How to discuss family finances in a crisis without causing turmoil
With 10.7 million Americans out of work as of November 2020 (and 3.9 million of those workers unemployed for 27 weeks or more), many have been forced into having tough money conversations as a result of the pandemic.
Whenever your life changes significantly, it’s a good time to check back in on your financial plan, because things like marriage, divorce, a baby or a career change can profoundly affect your household’s situation and cause you to rethink who is responsible for what.
Whether you share expenses with a roommate, a partner, adult children or parents, now is a good time to talk about money. Here are some ways to ease into these difficult conversations:
First, feel your feelings
Few are having the 2020 they thought they’d have, and no one knows when normalcy will return. Mark Reyes, a Los Angeles-based certified financial planner who works for Albert, a financial wellness mobile app, experienced a major disappointment of his own: Earlier this year, he and his wife canceled their wedding after more than two years of planning, opting to elope in his aunt’s backyard instead.
Though they feel they did the right thing, “We kind of grieved our wedding,” Reyes said. “We planned so much and worked so hard for one special day.”
He notes that it’s OK, even necessary, to process those emotions; burying them can make it difficult to meet financial goals because you’ll continue to fear the unexpected.

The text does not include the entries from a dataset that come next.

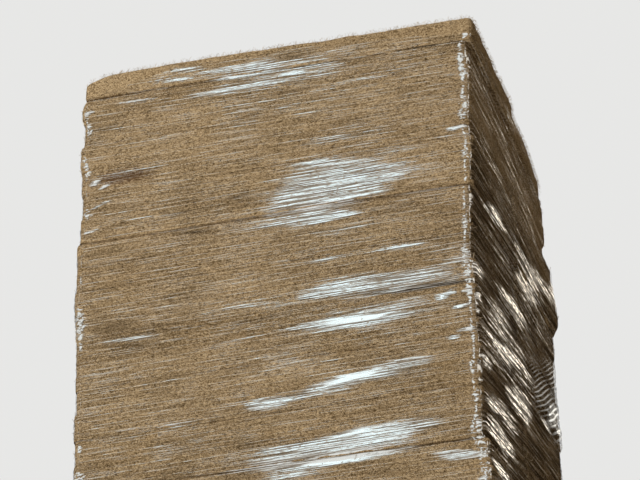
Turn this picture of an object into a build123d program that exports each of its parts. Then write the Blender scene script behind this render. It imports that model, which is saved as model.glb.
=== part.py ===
from build123d import *
from dataclasses import dataclass
from math import sin
import os

# A square stack of flexible wood-fibre insulation batts, held by a sleeve of stretch film.
# Each layer is two batts side by side. The stack was piled by hand, so its layers stray.
# Millimetres, +Z up, origin at the middle of the underside, -Y towards the viewer.

# One batt
batt_length = 1220.0
batt_width = 575.0
batt_thickness = 80.0
batt_edge_ease = 10.0
batt_corner_ease = 14.0

# The gap that stays between the two batts of a layer
column_gap = 4.0

# How far a single layer strays from the lift that it was piled with
stray_right = 3.0
stray_forward = 2.0

# The stretch film, at the thickness of all its windings with the air between them
film_thickness = 1.0
film_clearance = 0.3
film_bow = 1.5
film_hem_height = 25.0
film_edge_depth_left = 87.0
film_edge_depth_right = 56.0


@dataclass
class Lift:
    """Layers that were set down together: how many, and how far they are out of line."""

    layers: int
    front_right: float
    back_right: float
    forward: float


# From the top down
lifts = [
    Lift(layers=1, front_right=14, back_right=3, forward=9),
    Lift(layers=3, front_right=1, back_right=-5, forward=2),
    Lift(layers=3, front_right=-1, back_right=8, forward=3),
    Lift(layers=4, front_right=-14, back_right=-1, forward=-6),
    Lift(layers=6, front_right=-6, back_right=4, forward=2),
    Lift(layers=4, front_right=9, back_right=0, forward=-3),
    Lift(layers=5, front_right=2, back_right=-5, forward=3),
    Lift(layers=4, front_right=-5, back_right=2, forward=0),
]


@dataclass
class Layer:
    """Where one layer's four ends and two long faces stand."""

    number: int
    bottom: float
    front_right: float
    back_right: float
    forward: float

    @property
    def top(self):
        return self.bottom + batt_thickness

    @property
    def front_centre(self):
        return self.front_right, -(batt_width + column_gap) / 2 - self.forward

    @property
    def back_centre(self):
        return self.back_right, (batt_width + column_gap) / 2 - self.forward


def stack_layers():
    """The layers from the top down, each strayed a little from its lift."""
    layers = []
    bottom = batt_thickness * sum(lift.layers for lift in lifts)
    for lift in lifts:
        for _ in range(lift.layers):
            number = len(layers) + 1
            bottom -= batt_thickness
            layers.append(
                Layer(
                    number=number,
                    bottom=bottom,
                    front_right=lift.front_right + stray_right * sin(2.4 * number),
                    back_right=lift.back_right + stray_right * sin(1.7 * number + 1),
                    forward=lift.forward + stray_forward * sin(3.1 * number),
                )
            )
    return layers


def make_layer(layer):
    """Two batts side by side, with the soft edges of a sawn fibre mat."""
    with BuildPart() as batts:
        with BuildSketch(Plane.XY.offset(layer.bottom)) as outlines:
            with Locations(layer.front_centre, layer.back_centre):
                Rectangle(batt_length, batt_width)
            chamfer(outlines.vertices(), length=batt_corner_ease)
        extrude(amount=batt_thickness)
        chamfer(batts.faces().filter_by(Axis.Z).edges(), length=batt_edge_ease)
    batts.part.label = f"layer_{layer.number:02d}"
    return batts.part


def film_section(layer, height, stand_off):
    """The film's outline round one layer: tight on its corners, bowed where the columns meet."""
    front_x, front_y = layer.front_centre
    back_x, back_y = layer.back_centre
    reach = batt_length / 2 + stand_off
    front = front_y - batt_width / 2 - stand_off
    back = back_y + batt_width / 2 + stand_off
    middle = (front_y + back_y) / 2
    widest_right = max(front_x, back_x) + reach + film_bow
    widest_left = min(front_x, back_x) - reach - film_bow
    with BuildSketch(Plane.XY.offset(height)) as section:
        with BuildLine():
            Polyline(
                (front_x - reach, front),
                (front_x + reach, front),
                (widest_right, middle),
                (back_x + reach, back),
                (back_x - reach, back),
                (widest_left, middle),
                close=True,
            )
        make_face()
        corners = section.vertices().filter_by(lambda v: abs(v.Y - middle) > batt_width / 2)
        chamfer(corners, length=batt_corner_ease + stand_off / 2)
    return section.sketch


def film_sections(layers, stand_off):
    """The outlines from the hem up, two to a layer: they hold its flat faces, and the film
    passes from one layer to the next over their eased edges."""
    sections = []
    for layer in reversed(layers):
        lowest = max(layer.bottom + batt_edge_ease, film_hem_height)
        sections.append(film_section(layer, lowest, stand_off))
        sections.append(film_section(layer, layer.top - batt_edge_ease, stand_off))
    return sections


layers = stack_layers()
stack_height = layers[0].top
os.makedirs("parts", exist_ok=True)

for layer in layers:
    batts = make_layer(layer)
    export_step(batts, f"parts/{batts.label}.step")

# The film's upper edge climbs from left to right across the top layer
edge_left = (-batt_length / 2, 0, stack_height - film_edge_depth_left)
edge_right = (batt_length / 2, 0, stack_height - film_edge_depth_right)
edge_plane = Plane(
    origin=edge_left,
    x_dir=Vector(edge_right) - Vector(edge_left),
    z_dir=(Vector(edge_right) - Vector(edge_left)).cross(Vector(0, 1, 0)),
)

with BuildPart() as stretch_film:
    loft(film_sections(layers, film_clearance + film_thickness), ruled=True)
    loft(film_sections(layers, film_clearance), ruled=True, mode=Mode.SUBTRACT)
    split(bisect_by=edge_plane, keep=Keep.BOTTOM)
stretch_film.part.label = "stretch_film"
export_step(stretch_film.part, "parts/stretch_film.step")

print("stack", batt_length, 2 * batt_width + column_gap, stack_height)
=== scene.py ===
"""The looks of a square stack of wood-fibre insulation batts wound in clear stretch film.

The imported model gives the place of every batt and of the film. The classes here dress them:
soft fibrous batts, loose fibres and shives, and a glossy wrinkled film over them.
Metres, +Z up, -Y towards the viewer. A depth is counted down from the top of the stack.
"""

import logging
import math
from collections.abc import Callable
from dataclasses import asdict, dataclass, field, fields
from enum import Enum

import bpy
import numpy as np
from mathutils import Matrix, Vector


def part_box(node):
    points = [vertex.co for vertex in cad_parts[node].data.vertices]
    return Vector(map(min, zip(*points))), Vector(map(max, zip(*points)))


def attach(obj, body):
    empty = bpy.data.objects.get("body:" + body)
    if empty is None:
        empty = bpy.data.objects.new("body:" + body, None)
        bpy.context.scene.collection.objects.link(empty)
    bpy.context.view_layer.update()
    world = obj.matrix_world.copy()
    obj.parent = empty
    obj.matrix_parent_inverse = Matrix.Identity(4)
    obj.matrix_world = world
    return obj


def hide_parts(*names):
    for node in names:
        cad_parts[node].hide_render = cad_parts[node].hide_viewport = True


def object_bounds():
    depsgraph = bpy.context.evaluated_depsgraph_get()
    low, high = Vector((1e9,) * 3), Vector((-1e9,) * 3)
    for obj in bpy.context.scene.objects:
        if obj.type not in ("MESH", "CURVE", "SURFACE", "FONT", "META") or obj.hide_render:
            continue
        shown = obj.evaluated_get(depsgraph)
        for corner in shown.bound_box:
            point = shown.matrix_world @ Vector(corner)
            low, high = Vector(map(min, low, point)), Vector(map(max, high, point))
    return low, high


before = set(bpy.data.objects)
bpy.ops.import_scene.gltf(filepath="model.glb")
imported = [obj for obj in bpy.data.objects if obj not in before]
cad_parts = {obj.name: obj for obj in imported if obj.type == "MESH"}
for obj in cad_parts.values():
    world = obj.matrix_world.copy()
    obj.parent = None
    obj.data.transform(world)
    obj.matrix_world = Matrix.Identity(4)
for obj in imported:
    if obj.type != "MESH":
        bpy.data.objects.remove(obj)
CAD_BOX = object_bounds()
BODY = "root"
LAYER_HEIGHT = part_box("layer_01")[1].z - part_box("layer_01")[0].z
log = logging.getLogger("stack")

Pair = tuple[float, float]
Triple = tuple[float, float, float]
Colour = tuple[float, float, float, float]


class Side(Enum):
    """The four upright faces, in the order in which the film goes round them."""

    FRONT = 0
    RIGHT = 1
    BACK = 2
    LEFT = 3


class RandomField:
    """A smooth field of random values from -1 to 1 over a plane, the same in every run."""

    CELLS = 256

    def __init__(self, seed: int) -> None:
        """Fills the lattice that the values lie on.

        Args:
            seed: names the field; the same seed gives the same field.
        """
        self.lattice = np.random.default_rng(seed).uniform(-1.0, 1.0, (self.CELLS, self.CELLS))

    def at(self, u: np.ndarray, v: np.ndarray, period: int = CELLS) -> np.ndarray:
        """The field's values at points of the plane.

        Args:
            u: first coordinates, in cells.
            v: second coordinates, in cells.
            period: the number of cells after which the field repeats along u.

        Returns:
            One value for each point.
        """
        u, v = np.broadcast_arrays(u, v)
        i, j = np.floor(u).astype(int), np.floor(v).astype(int)
        s, t = u - i, v - j
        s, t = s * s * (3 - 2 * s), t * t * (3 - 2 * t)
        near, far = i % period % self.CELLS, (i + 1) % period % self.CELLS
        low, high = j % self.CELLS, (j + 1) % self.CELLS
        below = self.lattice[near, low] * (1 - s) + self.lattice[far, low] * s
        above = self.lattice[near, high] * (1 - s) + self.lattice[far, high] * s
        return below * (1 - t) + above * t


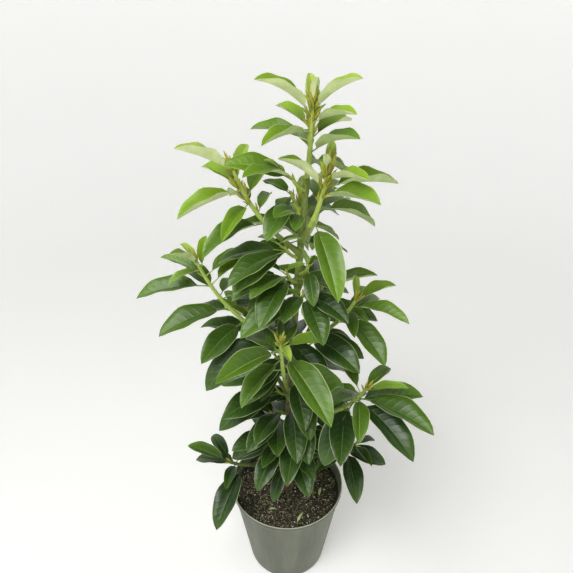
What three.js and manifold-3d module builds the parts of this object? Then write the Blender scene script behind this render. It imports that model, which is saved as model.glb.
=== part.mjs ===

“My wife and I were just real with how we were feeling,” Reyes said.
He’s seeing plenty of emotional turmoil from clients, too, he said. His company works with people who have been laid off, and those who’ve lost their jobs may feel as if they’ve also lost part of their identity and what they thought their role was in their household.
“Just because there’s a lack of income, or you’re not earning income, doesn’t mean you don’t have value as a person,” Reyes said.
Reyes said his company helps such clients with actionable steps, such as identifying and cutting back on nonessential spending, and considering side gigs as a way to get to the next month.
But giving yourself the space to feel sad and angry can also help. Let the process of voicing your worries get you back on the path to setting financial goals and dreaming again.
“Bring it back to what’s realistic and important to you in these trying times,” Reyes said.
Compassionately renegotiate
It’s an age-old recipe for resentment: One spouse loses his or her job, yet the working spouse still carries the larger burden of household chores. Or both spouses work from home while supervising kids in remote school, but one of them feels as if he or she gets interrupted more often and can’t focus on the job. (And let’s be real about whose work gets interrupted more in many opposite-sex couples: It’s the mom.)
Chores don’t just include cooking and cleaning. Money management takes time, too, and all adults in a household need to be involved. According
to UBS Financial Services’ Own Your Worth 2020 report, 49% of women defer to their spouses when it comes to financial decisions.
The report also found that because of the pandemic, more than half of women take care of responsibilities like child care, cooking and cleaning, while nearly three-quarters of men handle the finances.
Depending on your household’s situation right now, the division of labor may no longer make sense, and that means it’s time for a talk. Of course, these conversations can get heated.
Nathaniel Ivers, an associate professor in the department of counseling at Wake Forest University, believes that interpersonal conflicts stem from your desire to be understood by the other person, while at the same time, you don’t understand where the other person is coming from.
“If you say, ‘I’m feeling overwhelmed with the extra responsibilities I have now,’ that will sometimes trigger compassion,” Ivers said. “But if it comes with finger-pointing, the last thing you get is compassion and empathy.”